Let's begin this week's reckoning with some lip service for the performance of the S&P 500. America's big blue chip index was up 10% in the first quarter. It made a new all-time high late last week when it closed at 1569. It took six long years from the 2007 high until now. But we made it!

Well, 'we' didn't do anything really. It was the Federal Reserve and Ben Bernanke. But in putting a floor under stocks by crushing bond yields (and savers) the Fed has given the Bank of Japan, the European Central Bank, and the Bank of England a template for engineering higher stock prices. Just keep on printing money to buy bonds and eventually you'll force savers to buy stocks.

The first quarter euphoria was short-lived, though. Japanese stocks fell by over two per cent in Monday trading. The S&P gave back its all-time high straight away. Aussie investors will come back to a market that now has to sober up and focus on earnings. With the RBA unlikely to make any change in interest rates today, the actual performance of the actual economy - instead of monetary policy - will have to drive stocks.

There's also China. Australia and China are set to ditch the US dollar in their bilateral trade, according to an article in the Australian this weekend. Julia Gillard will travel to China next weekend to sign a deal that allows the Australian dollar to be directly converted into Chinese Yuan. Businesses in both countries can deal with each other directly, rather than using the greenback as the currency middleman.

This is the world After America, then? China is Australia's top trading partner. There was over $120 billion in trade between the two countries last year. Over 30% of Aussie exports go to China. And Australia is China's fifth-biggest trading partner when it comes to imports. Direct convertibility of the currencies will promote even greater trade and commerce.

Let's just hope China doesn't go bust! New Chinese President Xi Jinping is the former communist party secretary for Shanghai. He's aiming to making Shanghai a financial centre on par with Hong Kong. But he and others in China's new leadership cadre are also busy trying to prevent a property bubble.

'China's political and financial capitals moved to put new restrictions on home ownership over the weekend, the latest in a series of measures by Chinese officials to stem the formation of a property-market bubble in Beijing and Shanghai,' reports the Wall Street Journal. Shanghai banks will raise down payment and mortgage rates for second home buyers. In Beijing, new first home buyers will be restricted to buying one home, along with an increase in down payments for second home buyers.

Both bits of news out of China are really dispatches from the currency wars, but in disguise. In the first case, sidelining the US dollar from two-way trade is a sign of the times. It's an attempt to end dollar hegemony and slowly reshape the world's monetary order (something we think will happen in 2015 with the Treaty of Shanghai, which we wrote about in our March issue of The Denning Report).

The move to slow down China's housing bubble - without causing a bigger bust - is the problem of containing inflation once you've expanded liquidity in the financial system. In order to peg its currency to the US dollar, which China does to keep its exports cheap, it must match US monetary policy. All the new money in China finds its way into real estate and infrastructure development. That's great for Aussie resource exporters feeding the boom. It's not so great in the sense that it's a bubble.

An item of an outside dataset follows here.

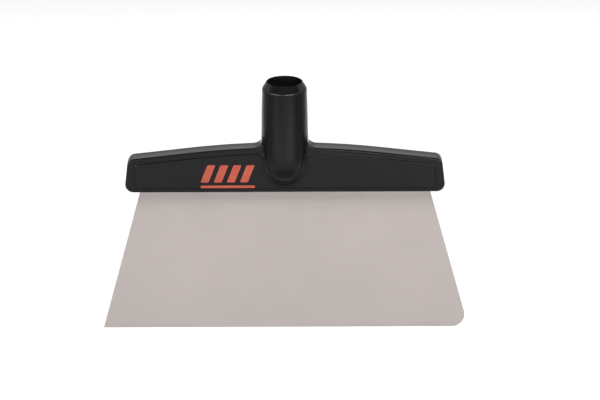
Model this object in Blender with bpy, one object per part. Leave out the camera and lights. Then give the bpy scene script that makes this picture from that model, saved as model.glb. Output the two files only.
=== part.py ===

Maybe what Australia needs is a little money printing of its own. Manufacturing activity has fallen for the 14th month in a row, according to a survey from the Australian Industry Group released today. The Group blamed the strong dollar and weak construction spending for the slump. The only sector to expand in February was the wood and paper products sector.

By the way, US manufacturing fell in March, according to a survey from the Institute of Supply Management. The ISM reading was above 50 but lower than expected. America's factories are humming. But they're not humming as fast as they were in February.

This is also a currency war story. Japan, the US, and China are all trying to drive growth through exports and manufacturing. To do that, the currency must be crushed. Australia is a bystander in the currency war. But bystanders can be hit by bullets too.